James Jacobs, University of Georgia Extension coordinator in Pierce County, said the blueberry crop was going to be a strong one, maybe set records for some growers in the area. But the freeze took that potential away from all blueberry growers in the area.

“The Thomas family are good people and good blueberry growers. They did all they could do like all the growers in the area, and they can feel good about that. Where overhead irrigation was available and if they could keep enough water pumped long enough, I think we’re going to be OK and they (growers in the area) will have at least part of a crop,” said James later in the day March 24.

Some say the March 2017 freeze may prove to be the worst freeze, or most economically damaging freeze, to hit Georgia blueberries in decades if not ever. Either way March 2017 is now solidified into memory and will go down in lore for the country’s top blueberry-producing state.

In 2007, an Easter freeze did major damage to the crop. A late-spring freeze in 1997 was also disastrous.
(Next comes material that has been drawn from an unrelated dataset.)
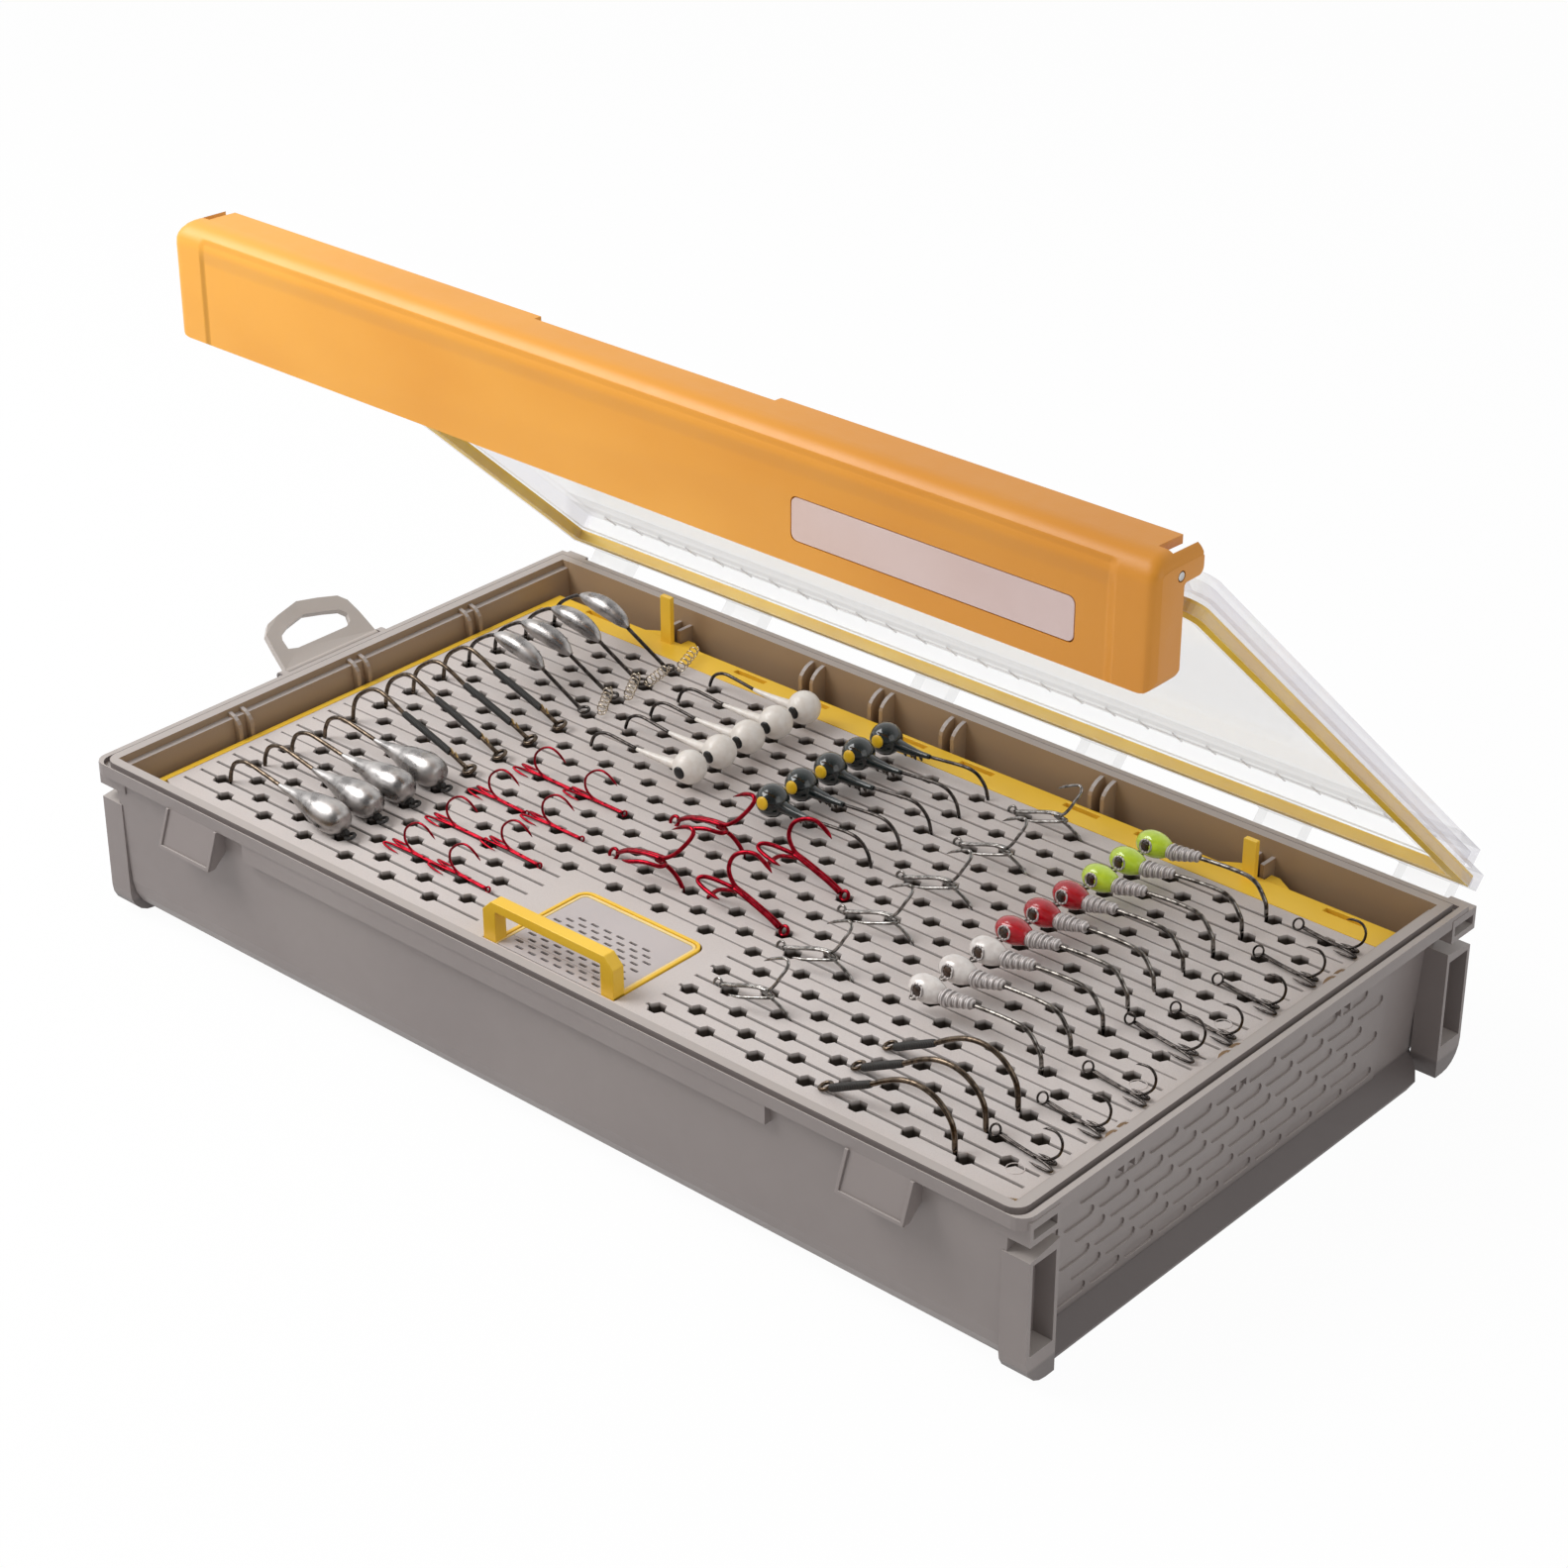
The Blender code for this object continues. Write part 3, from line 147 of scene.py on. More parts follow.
class Finish(Tree):
    """A material built from nodes, with one shader at its end."""

    def __init__(self, name, **fixed):
        self.material = bpy.data.materials.new(name)
        self.material.use_nodes = True
        super().__init__(self.material.node_tree)
        self.shader = self.nodes["Principled BSDF"]
        self.set(self.shader, fixed)

    def place(self):
        return self.add("TexCoord", output="Object")

    def noise(self, scale, detail=3.0, roughness=0.5, place=None):
        values = {"Vector": place or self.place(), "Scale": scale, "Detail": detail, "Roughness": roughness}
        return self.add("TexNoise", {}, values)

    def mix(self, factor, first, second):
        """A colour between two."""
        values = {"Factor": factor, 6: first, 7: second}
        return self.add("Mix", {"data_type": "RGBA"}, values, output=2)

    def scaled(self, x, y, z):
        """The place with each axis stretched."""
        return self.add("VectorMath", {"operation": "MULTIPLY"}, {0: self.place(), 1: (x, y, z)})

    def axis(self, index):
        return self.add("SeparateXYZ", {}, {0: self.place()}, output=index)

    def bump(self, height, strength, distance):
        return self.add("Bump", {}, {"Strength": strength, "Distance": distance, "Height": height})

    def grain(self, fine_scale, broad_scale, share, distance):
        """Fine grain over broader waves: the waves, and the normal that both give."""
        fine, broad = self.noise(fine_scale, 2.0), self.noise(broad_scale, 3.0)
        return broad, self.bump(fine * share + broad * (1.0 - share), 0.5, distance)

    def end(self, **values):
        self.set(self.shader, values)
        return self.material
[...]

The Thomas family recognizes what appears to be the every-decade rhythm to these events, but they are not betting they have 10 years before the next big one hits. This one was too costly.

“I can promise you one thing: there will be more overhead sprinklers put in on this farm this year,” Mike said.

One tiny addendum to the story: As January rolled in a New Year, the entire Thomas blueberry-growing family from Pierce County, Ga., went on vacation, something they’ve never been able to do together before. Everyone was there: Mike and wife, Teri, along with Michael and Pamela and their three kids, and Chad and Melissa and their two kids, and Jordan and his wife, Holly. All was well with the family. And all was well back home on the farm as the blueberry bushes roused and the promise of a good 2017 harvest awakened.

Things didn’t turn out so well for the Thomas Family Blueberry Farm off Old Alma Road in Pierce County, Ga., in 2017. But all remains well for the Thomas family who grow blueberries together on it. They did all they could do.